In the morning I was making coffee. The Badger asked where his shirt was and I told him I forgot to put the clothes in the dryer, so he went to the basement and soon I heard the dryer going. He took a shower and drank his coffee and a little while later he went back down to the basement and came upstairs wearing his clean, dry shirt.
“Oh,” I said, looking up from the pile of dishes I was washing, as usual, somehow, even though I am legally single, and childless. “Is the rest of the stuff still drying?”
“Your washing machine does this weird thing where it stops in the middle of spinning,” the Badger said. “I went downstairs and everything was just sitting in water.”
“Oh yeah,” I said, going back in the dishes, only half paying attention. “Well, obviously you figured it out how to drain it, isn’t unclogging that sink kind of gross? Anyway, thanks for putting the stuff in the dryer, will it be done soon, I want to take a shower and the towels were all filthy.”
I looked up. The Badger was just standing there, looking uncharacteristically guilty.
“Did you just—did you just dry your shirt and not take any of the other laundry out of the washing machine?”
The Badger scowled a little. He looked like he was 10. I suddenly understood what he had done.
“Oh my God,” I said. “Oh my God.” I went through the house shouting, “Oh my God.” Tor was getting dressed. “Tor,” I said. “Tor! The Badger is bad!”

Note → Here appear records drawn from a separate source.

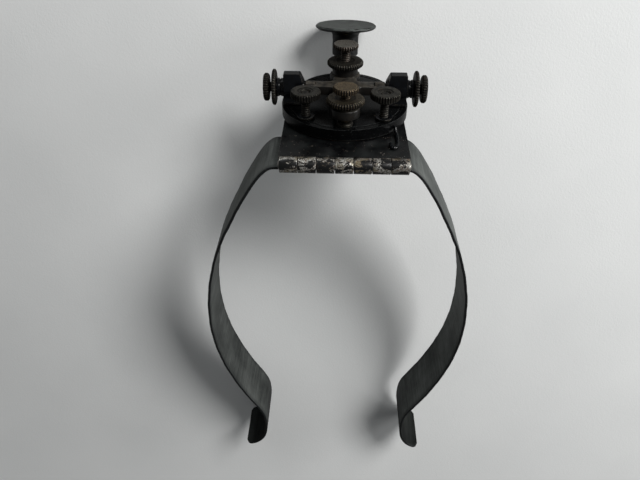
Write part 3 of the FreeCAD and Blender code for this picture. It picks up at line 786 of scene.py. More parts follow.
POST_BLACK = black_metal(
    "black_post", base=(0.0018, 0.0020, 0.0024), haze=(0.0026, 0.0034, 0.0048),
    bare=(0.15, 0.13, 0.10), amount=0.45, rough=0.15, spots_gain=0.03, top_highlight_gain=0.0, bump=0.10)
LEVER_BLACK = black_metal(
    "black_lever", base=(0.0075, 0.0070, 0.0065), haze=(0.0085, 0.0070, 0.0058),
    bare=(0.22, 0.195, 0.155), amount=0.80, rough=0.28, spots_gain=0.10, top_highlight_gain=0.20,
    bump=0.30)
NICKEL = plain_metal("dull_nickel", dark=(0.30, 0.295, 0.28), light=(0.50, 0.49, 0.46))
PIN_STEEL = plain_metal("pin_steel", dark=(0.20, 0.19, 0.175), light=(0.42, 0.40, 0.37), rust=0.7)
YELLOW = plain_metal("contact_brass", dark=(0.40, 0.29, 0.13), light=(0.58, 0.44, 0.22), rust=0.2)
WIRE = plain_metal("spring_wire", dark=(0.22, 0.22, 0.21), light=(0.40, 0.40, 0.385), rust=0.3)
FIBRE = fibre("vulcanised_fibre")
# bare, warm, seed, lum of each knuckle from -x to +x
KNUCKLE_LOOK = [(0.56, 0.4, 1, 0.9), (0.60, 0.2, 2, 0.9), (0.44, 0.7, 3, 0.7),
                (0.60, 0.0, 4, 1.1), (0.46, 1.0, 5, 0.55), (0.50, 0.1, 6, 0.95),
                (0.50, 0.9, 7, 0.7)]
KNUCKLE_MATS = [chipped_knuckle("knuckle_%d" % (i + 1), *look)
                for i, look in enumerate(KNUCKLE_LOOK)]

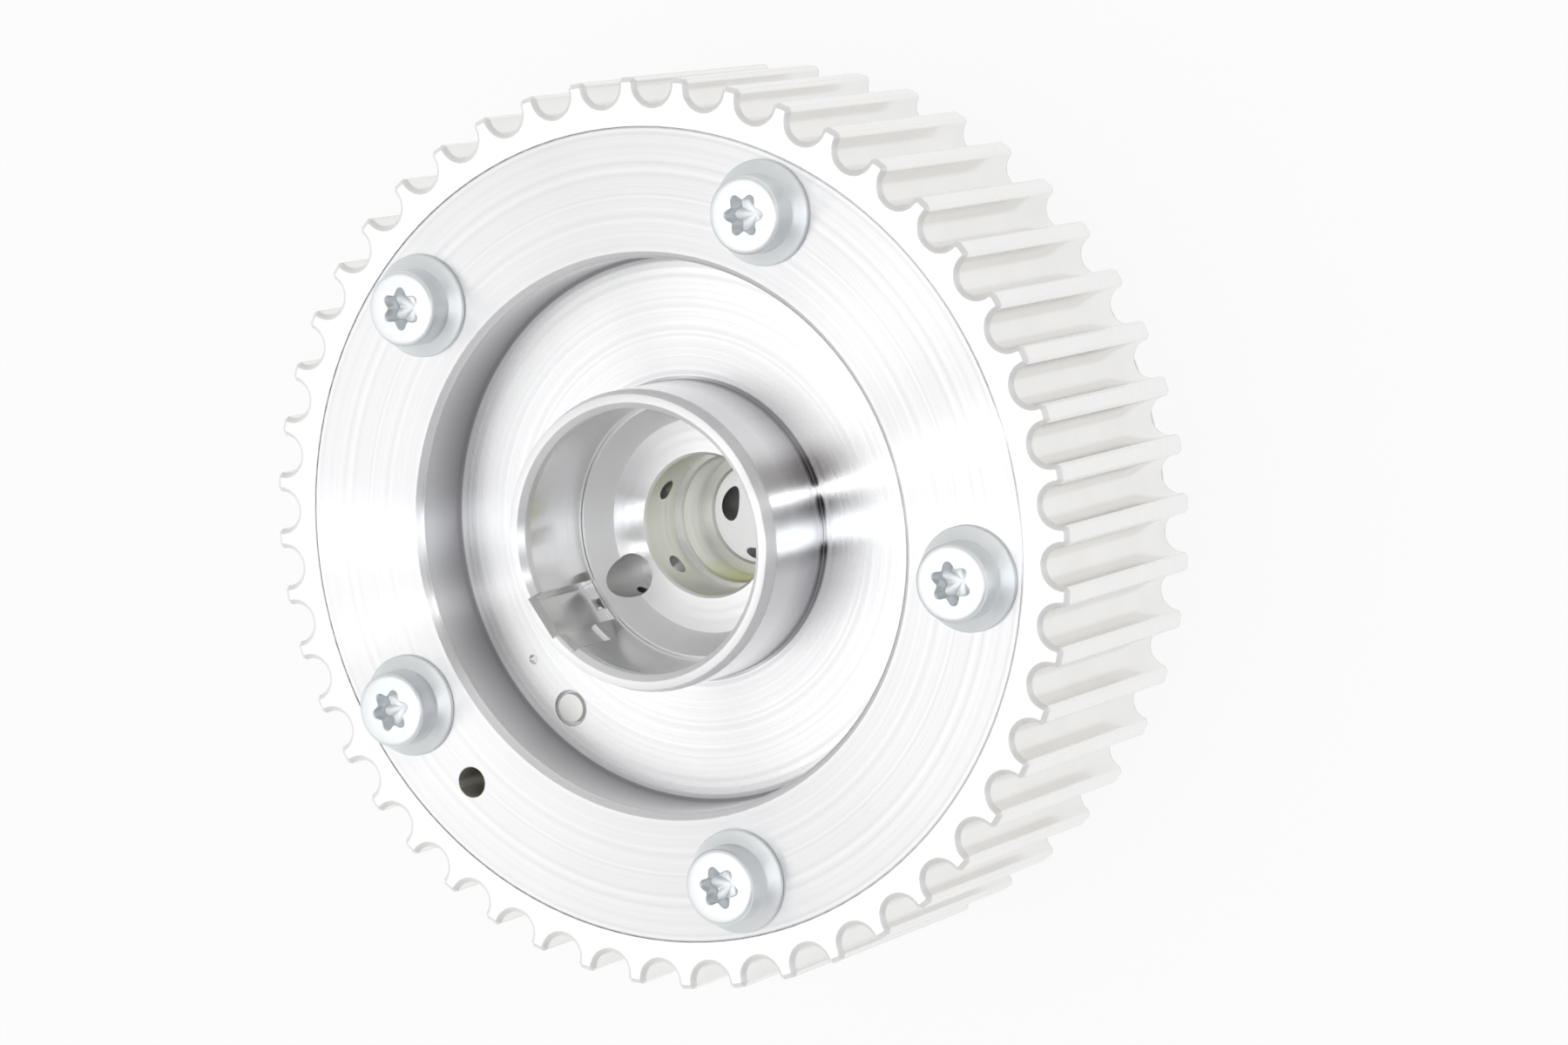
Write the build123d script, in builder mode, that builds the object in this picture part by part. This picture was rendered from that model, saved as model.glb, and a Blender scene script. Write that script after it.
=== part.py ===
from build123d import *
from math import cos, pi, radians, sin
import os

# Toothed belt pulley for a camshaft, with a five-chamber hydraulic phaser inside it.
# The belt drives the toothed housing; the camshaft is bolted to the rotor, which oil
# pressure turns inside the housing. The frame stands on the front plate: +Z runs along
# the shaft axis, from the front plate to the oil-seal sleeve that meets the engine.

# Belt teeth
tooth_count = 48
belt_pitch = 8.0
pitch_line_height = 0.69
groove_depth = 3.43
groove_r = 2.6
tooth_tip_bevel = 0.5
groove_first_angle = 1.4
tooth_end_chamfer = 0.6

# Axial stack, from the face it stands on
front_plate_t = 6.0
chamber_height = 23.0
cover_flange_t = 14.5
cover_web_t = 5.0
sleeve_proud = 5.05
front_spigot = 2.0

# Radii of the housing, its plates and its chambers
cover_r = 54.0
front_plate_r = 53.5
housing_front_r = 54.6
chamber_r = 42.5
hub_r = 27.0
edge_break = 0.4
cover_edge_break = 0.2

# Clamping screws
screw_count = 5
screw_circle_r = 46.4
first_screw_angle = 18.0
screw_r = 2.95
screw_clearance = 0.35
thread_clearance = 0.05
screw_flange_r = 6.9
screw_flange_t = 1.3
screw_head_r = 5.1
screw_head_height = 5.2
screw_tip_recess = 1.0
socket_r = 2.8
socket_depth = 2.9
socket_lobe_width = 1.9

# Oil-seal sleeve and the recess around it
sleeve_r = 20.0
sleeve_rim_r = 19.5
sleeve_lead_in = 1.6
sleeve_bore_r = 17.6
bore_mouth_chamfer = 0.8
recess_r = 36.8
recess_mouth_chamfer = 0.9
recess_floor_fillet = 0.9
sleeve_root_fillet = 0.8

# Oil notch milled along the bore of the sleeve, with a shallow step beside it and an
# oblique oil drilling at its deep end
notch_angle = 165.8
notch_width = 6.2
notch_depth = 1.0
step_angle = 180.5
step_width = 3.4
step_depth = 0.4
step_length = 9.0
drilling_r = 0.9
drilling_rise = 1.3
drilling_lean = 30.0
drilling_depth = 5.0

# Locating dowel between cover and housing, and the wider index hole that opens above it
dowel_angle = 179.1
dowel_circle_r = 45.8
dowel_r = 1.5
dowel_length = 12.0
dowel_in_housing = 7.0
dowel_clearance = 0.1
dowel_press = 0.02
index_hole_r = 2.1
index_hole_depth = 9.0

# Webs of the housing and vanes of the rotor, as angles at the shaft axis
web_angle = 22.0
vane_angle = 13.0
wide_vane_angle = 27.4
phaser_travel = 22.0
stop_clearance = 0.3
chamber_fillet = 1.5
running_clearance = 0.08
face_clearance = 0.04

# Rotor: nose, camshaft seat, stepped oil gallery and bolt bore
nose_bore_r = 18.0
nose_clearance = 0.05
nose_end_clearance = 0.1
nose_land = 0.75
nose_height = 4.5
seat_r = 14.5
seat_drop = 3.3
gallery_r = 9.5
gallery_depth = 8.0
gallery_step_r = 8.5
gallery_step_depth = 5.6
bolt_bore_r = 6.8
bolt_spot_r = 13.0
bolt_spot_depth = 0.45
bore_chamfer = 0.35
cam_dowel_hole_r = 2.9
cam_dowel_circle_r = 13.7
cam_dowel_angle = 161.8
cam_dowel_depth = 7.0
advance_port_r = 2.4
advance_port_z = 12.0
advance_port_offset = 4.0
retard_port_r = 1.4
retard_port_z = 26.0
retard_port_offset = 3.0

# Tip seals and the bowed leaf springs under them
seal_width = 2.1
seal_height = 3.0
seal_slot_clearance = 0.05
seal_end_clearance = 0.15
spring_space = 1.3
leaf_t = 0.25
leaf_width = 1.7
leaf_end_gap = 1.2
leaf_clearance = 0.05

# Lock pin in the wide vane, and its bush in the cover
lock_angle = 181.9
lock_circle_r = 32.2
lock_pin_r = 3.4
lock_pin_length = 14.0
lock_pin_nose = 3.0
lock_pin_nose_r = 3.15
lock_pin_sink = 0.15
lock_pin_clearance = 0.05
pin_pocket_r = 2.4
pin_pocket_depth = 10.5
spring_wire = 0.5
spring_coil_r = 1.9
spring_turns = 4
cap_t = 2.4
cap_vent_r = 0.8
bush_r = 5.0
bush_height = 4.0
bush_pocket_depth = 3.4
bush_pocket_clearance = 0.25
bush_tail_r = 1.95
bush_tail_gap = 0.5
press_gap = 0.01
punch_mark_r = 0.6
punch_mark_depth = 0.6
punch_mark_circle_r = 31.9
punch_mark_angle = 166.5

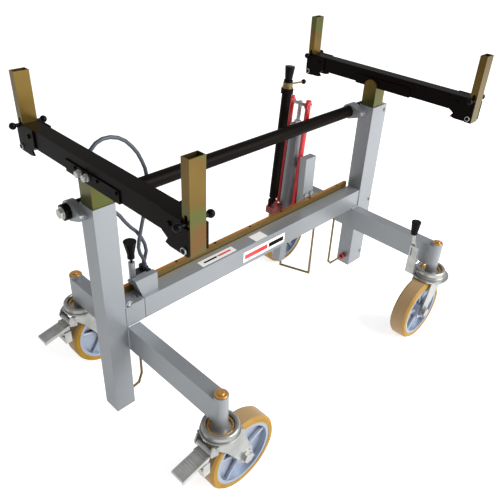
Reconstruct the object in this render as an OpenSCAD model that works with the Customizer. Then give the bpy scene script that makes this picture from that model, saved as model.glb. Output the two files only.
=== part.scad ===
// Bulky load trolley: two lifting masts joined by a telescopic beam and a tie
// bar, each mast with a cross beam, two folding stakes and an arm on two
// swivel casters. The left mast stands over x = 0, y = 0 with the floor at
// z = 0, then the whole is moved so that its box is centred over the origin.

/* [Masts] */
// Distance between the two mast centres
span = 982; // [940:1:1010]
// Mast tube size along the trolley
mast_w = 54; // [52:1:60]
// Mast tube size across the trolley
mast_d = 51; // [48:1:54]
// Mast tube wall
mast_wall = 2.5; // [2:0.5:3]
// Height of the mast tops
mast_top = 650; // [640:1:660]
// Height of the left mast foot above the floor
left_foot = 56; // [50:1:62]
// Height of the right mast foot above the floor
right_foot = 66; // [60:1:72]
// Depth of the outboard cover on the right mast
cover_d = 20; // [15:1:28]
// Height of the lowered cradle above the mast tops
lift_gap = 58; // [54:1:64]

/* [Beam] */
// Main beam size across the trolley
main_w = 45; // [42:1:48]
// Main beam height
main_h = 60; // [56:1:64]
// Main beam wall
main_wall = 3; // [2.5:0.5:4]
// Length of the beam stub on the left mast
stub_l = 54; // [48:1:58]
// Tie bar diameter
tie_d = 36; // [32:1:40]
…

Just from the Badger’s expression, it was clear that he had gone downstairs, found a washer full of half-spun laundry, and, rather than reach into the murky sink into which the old machine drained to unclog it, thereby allowing all the laundry to continue to spin, he had plucked out from the wet mess in the washing machine just his T-shirt, which he had wrung out and put in the dryer, by itself. It was, on the one hand, a classic dick move. On the other hand, it is possible that no one has done this exact thing before so it wasn’t just a classic dick move. It was a NEW CLASSIC DICK MOVE.
“The Badger is bad!” Tor said. “We think that you’re innocent, but you’re actually bad.”
The Badger said he was late for a meeting about frogs and jumped into his Toyota Tacoma and sped off.
Sausages
Last Friday night I was at the gym. It was around eight when I finished working out. I knew M. and Tor were both out of town, and I was a little sad about it being Friday night and having no one around. I drove home feeling lonely and sorry for myself. But when I got to my house, there was the Toyota Tacoma parked in front, and suddenly all my forlornness was replaced with utter joy. Inside my car, alone, I shouted, “Yay!”
There he was, drinking our scotch, playing Rainbow Six. “Badger!” I said. “Wonderful to see you!”
He raised his—well, really, my—glass. “Wonderful to be here.” He went back to his game, and I made dinner, just some sausages and rice and sauerkraut from a jar, and as the Badger ate heartily and without comment, I thought about how he just always seems very satisfied whenever you give him food or coffee or beer. He doesn’t express fawning gratitude, doesn’t promise to return the favor. He just takes it, and somehow, there is no greater pleasure to behold. People worry about being generous, but they never think about being good at accepting generosity. They should, because then they too might be adored.